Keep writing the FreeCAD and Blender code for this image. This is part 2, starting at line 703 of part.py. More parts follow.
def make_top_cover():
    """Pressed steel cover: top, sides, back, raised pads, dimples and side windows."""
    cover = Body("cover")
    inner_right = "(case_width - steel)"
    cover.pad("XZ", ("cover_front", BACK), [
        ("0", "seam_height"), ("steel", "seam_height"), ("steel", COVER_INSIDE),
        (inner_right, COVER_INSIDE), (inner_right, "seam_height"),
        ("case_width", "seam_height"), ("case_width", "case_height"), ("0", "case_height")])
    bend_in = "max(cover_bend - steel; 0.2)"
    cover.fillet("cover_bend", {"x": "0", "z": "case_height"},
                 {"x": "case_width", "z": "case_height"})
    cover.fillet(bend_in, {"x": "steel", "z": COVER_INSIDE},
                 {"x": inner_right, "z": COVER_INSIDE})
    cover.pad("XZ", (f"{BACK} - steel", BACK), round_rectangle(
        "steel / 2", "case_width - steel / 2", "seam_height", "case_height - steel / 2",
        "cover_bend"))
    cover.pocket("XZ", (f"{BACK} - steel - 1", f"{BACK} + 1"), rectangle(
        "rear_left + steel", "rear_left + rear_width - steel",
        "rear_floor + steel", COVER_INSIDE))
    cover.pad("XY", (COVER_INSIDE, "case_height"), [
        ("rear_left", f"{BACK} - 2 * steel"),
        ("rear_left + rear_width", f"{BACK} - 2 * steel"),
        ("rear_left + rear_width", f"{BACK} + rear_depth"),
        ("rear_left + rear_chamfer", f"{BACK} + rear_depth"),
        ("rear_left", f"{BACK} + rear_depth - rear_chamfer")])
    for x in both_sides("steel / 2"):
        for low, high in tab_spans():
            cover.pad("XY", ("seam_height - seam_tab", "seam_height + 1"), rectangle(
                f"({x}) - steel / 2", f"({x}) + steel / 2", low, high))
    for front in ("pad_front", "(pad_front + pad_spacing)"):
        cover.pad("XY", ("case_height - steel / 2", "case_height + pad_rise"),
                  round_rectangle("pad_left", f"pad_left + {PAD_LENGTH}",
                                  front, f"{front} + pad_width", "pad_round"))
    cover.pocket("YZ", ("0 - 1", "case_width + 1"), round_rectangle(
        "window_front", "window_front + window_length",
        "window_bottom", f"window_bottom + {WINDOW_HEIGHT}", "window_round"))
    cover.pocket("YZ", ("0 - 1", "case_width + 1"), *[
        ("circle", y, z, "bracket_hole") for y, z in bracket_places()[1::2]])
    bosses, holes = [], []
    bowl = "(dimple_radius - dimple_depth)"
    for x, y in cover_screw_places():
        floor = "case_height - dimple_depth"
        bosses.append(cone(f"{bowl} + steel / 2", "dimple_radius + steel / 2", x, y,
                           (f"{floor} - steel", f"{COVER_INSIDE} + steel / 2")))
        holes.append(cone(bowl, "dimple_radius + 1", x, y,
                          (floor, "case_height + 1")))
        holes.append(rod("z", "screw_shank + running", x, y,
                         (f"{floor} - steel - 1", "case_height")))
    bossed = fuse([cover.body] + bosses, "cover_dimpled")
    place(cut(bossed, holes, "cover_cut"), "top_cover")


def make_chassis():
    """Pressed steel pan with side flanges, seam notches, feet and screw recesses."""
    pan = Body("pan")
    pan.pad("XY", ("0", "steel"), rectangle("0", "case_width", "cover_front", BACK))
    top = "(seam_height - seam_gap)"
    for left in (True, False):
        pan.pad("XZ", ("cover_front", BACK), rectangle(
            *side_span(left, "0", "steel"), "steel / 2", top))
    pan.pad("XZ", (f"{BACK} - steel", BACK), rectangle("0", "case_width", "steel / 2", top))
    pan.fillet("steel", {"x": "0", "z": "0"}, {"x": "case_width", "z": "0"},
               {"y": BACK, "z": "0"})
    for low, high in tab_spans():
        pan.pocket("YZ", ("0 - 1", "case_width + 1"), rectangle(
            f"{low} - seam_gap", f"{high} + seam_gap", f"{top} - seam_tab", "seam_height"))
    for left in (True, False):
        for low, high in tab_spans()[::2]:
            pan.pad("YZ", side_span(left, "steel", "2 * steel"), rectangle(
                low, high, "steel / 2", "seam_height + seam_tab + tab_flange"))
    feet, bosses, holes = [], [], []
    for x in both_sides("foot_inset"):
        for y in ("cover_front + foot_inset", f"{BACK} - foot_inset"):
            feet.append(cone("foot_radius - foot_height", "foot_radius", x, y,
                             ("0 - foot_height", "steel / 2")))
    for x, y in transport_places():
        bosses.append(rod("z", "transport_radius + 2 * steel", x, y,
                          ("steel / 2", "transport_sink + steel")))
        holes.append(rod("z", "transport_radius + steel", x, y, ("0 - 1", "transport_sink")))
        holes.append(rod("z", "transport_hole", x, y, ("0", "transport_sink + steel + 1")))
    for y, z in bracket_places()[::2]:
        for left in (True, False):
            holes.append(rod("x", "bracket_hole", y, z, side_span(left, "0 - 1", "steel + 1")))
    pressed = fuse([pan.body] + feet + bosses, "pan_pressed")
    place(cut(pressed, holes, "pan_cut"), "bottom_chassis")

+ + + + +

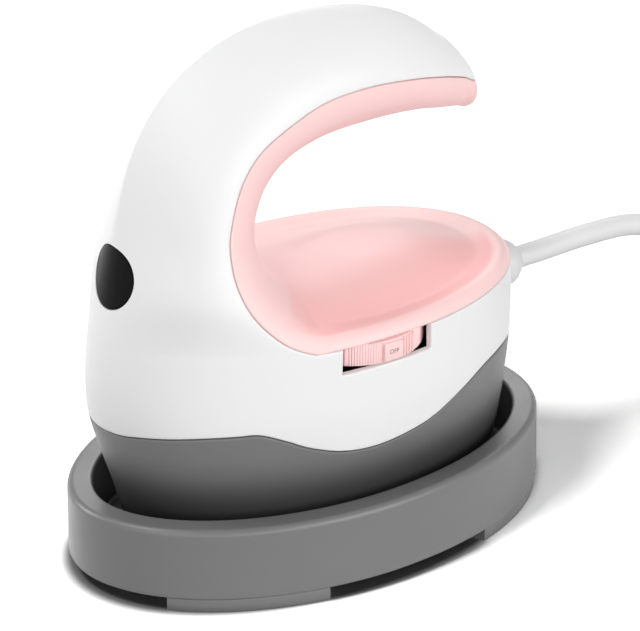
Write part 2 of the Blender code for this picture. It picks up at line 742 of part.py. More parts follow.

+ + + + +

■ **Goal**
From the entries, copy out each line containing the word "parts".

■ **Expected answer**
Keep writing the FreeCAD and Blender code for this image. This is part 2, starting at line 703 of part.py. More parts follow.
Write part 2 of the Blender code for this picture. It picks up at line 742 of part.py. More parts follow.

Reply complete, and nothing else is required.